Questions about shaders. How to mix them effectively?

Hello guys, it’s me again, this time I want to discuss about Shaders. Before start, I want to say that I love Shaders since back to 2012, I remember the very first time I saw HQ4x and thought “This is the best Shader ever” and them I found xBr and recently the ScaleFx… I love anything that make my squares something like a draw using a pen that outline and shape the graphics to make it looks like a remaked or upscaled game.

Since last year, I’m using an HDMI cable that I decided to buy to improve my gaming experience using my TV, but now that the video image is bigger, my eyes are not satisfied with the effect of only one shader effect, I picked some shaders that I liked it’s standalone effects and now I’m trying to mix them. No good result until then, the best I can do is mixing 2 shaders but I want something between 3 to 5 shaders at the same time.

So I decided to search for topics here but found nothing like a tutorial, the best I could find was topics of some users asking if it’s possible to combine shader X with shader Y to make Z effect and most of them got a replay with the shaders settings, but not explained how one can figure out the result. Other than that, I found topics about some people who made some specific shader and explains the reasons behind the creation and why it’s useful to apply in some consoles or specific games, also interesting but not that useful for learning shader combos.

Now that I said all this preamble, I’ll go direct to the questions:

1-Loading Shader Presets, I see CG, GLSL and SLANG, I got that GLSL is for OpenGL and SLANG for Vulkan, I can run GLSL but CG also works and looks that both have the very same Shaders, so why should I choose GLSL over CG and vice-versa?
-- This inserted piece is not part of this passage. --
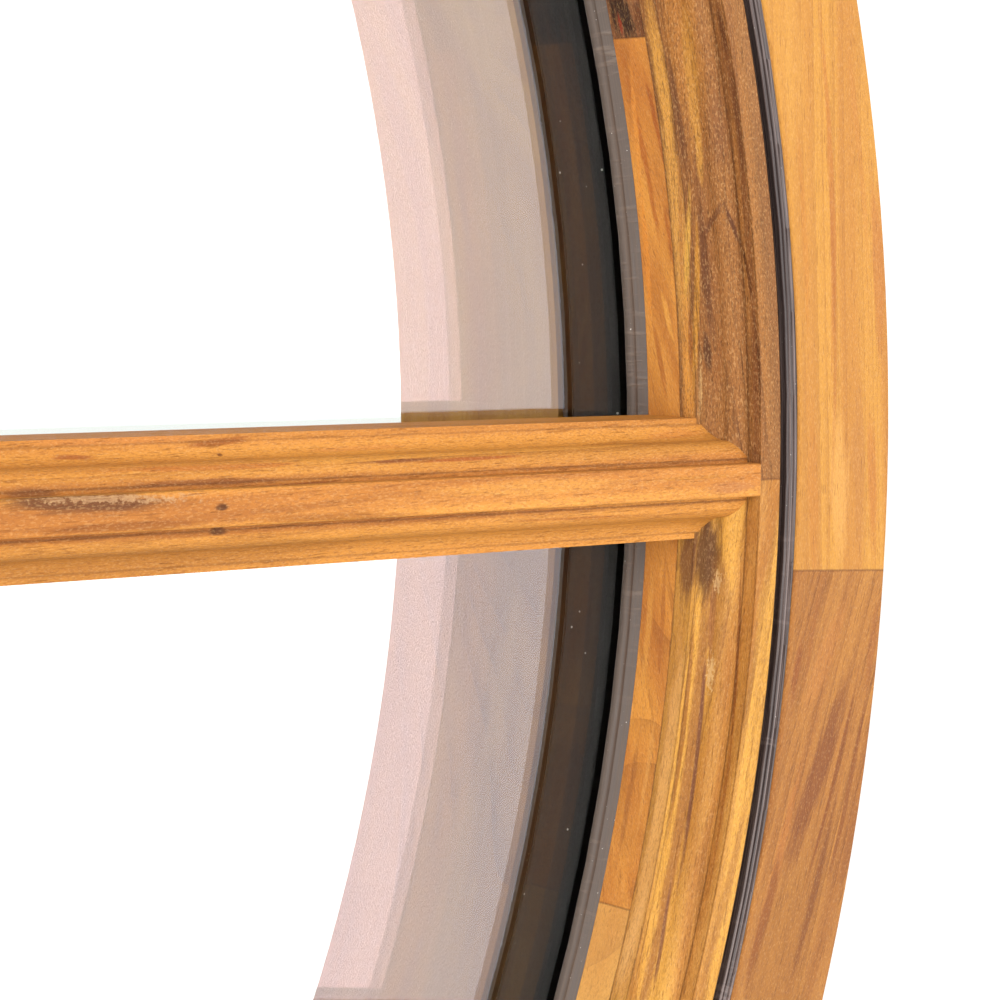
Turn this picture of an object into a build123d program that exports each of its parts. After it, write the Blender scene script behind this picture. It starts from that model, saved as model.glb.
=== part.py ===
from build123d import *
import math
import os

# Round hardwood window with one glazing bar and a sealed double glazing unit.
# The window's axis runs along Y: Y = 0 is the frame's front face and +Y goes into the wall.
# The bar lies along X, and +Z is up. All sizes are in millimetres.

# Frame: a ring of solid segments with a rebate for the glass
outer_diameter = 800.0
frame_face_width = 27.0
frame_depth = 116.5
frame_arris = 0.8
segment_count = 12
frame_joint_angle = -3.0

# Dowels across the frame's joints
dowel_diameter = 8.0
dowel_length = 40.0
dowel_end_room = 1.0
dowel_front_depth = 30.0
dowel_rear_depth = 88.0

# Sash ring: a moulded front layer glued on a plain back layer
weather_gap = 3.5
sash_setback = 2.0
nose_width = 6.0
nose_arris = 0.6
front_layer_thickness = 15.0
back_layer_thickness = 10.0
back_layer_clearance = 0.1
front_joint_angle = 0.0
back_joint_angle = 15.0
reveal_step = 1.3

# Moulding, from the nose down to the daylight wall, the same on the ring and the bar
quirk_depth = 3.0
quirk_width = 1.1
ovolo_radius = 3.5
ogee_flat = 0.2
cove_radius = 3.3
fillet_width = 1.3

# Glazing bar with a stub tenon at each end
bar_nose_width = 7.0
tenon_length = 6.5
tenon_width = 9.0
tenon_thickness = 6.0
tenon_end_room = 0.2

# Sealed glazing unit and its bedding
glazing_seal_thickness = 6.3
pane_thickness = 4.0
pane_arris = 0.5
cavity_width = 16.0
tape_thickness = 1.5
tape_width = 12.0
tape_inset = 1.5
pane_edge_room = 5.0
block_count = 6
block_arc = 9.0
block_inset = 1.0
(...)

This is just pure curiosity.

2-Ok, so I decided and picked one Shader, it comes with some preset as Shader Filter and Shader Scale, talking about Filter, what is the difference between Don’t Care, Linear and Nearest? Most of the ones I picked is Nearest. Talking about Scale, why someone should choose anything between Don’t care and x5? I feel this info is necessary to mix shaders effective.

3-How one can say if two different shaders will give a good result? it is just trying and trying over again until get the result, hit and miss? Or there’s some logic I can use to deduce the shaders I picked will not work together as I expected?

Thanks for your attention.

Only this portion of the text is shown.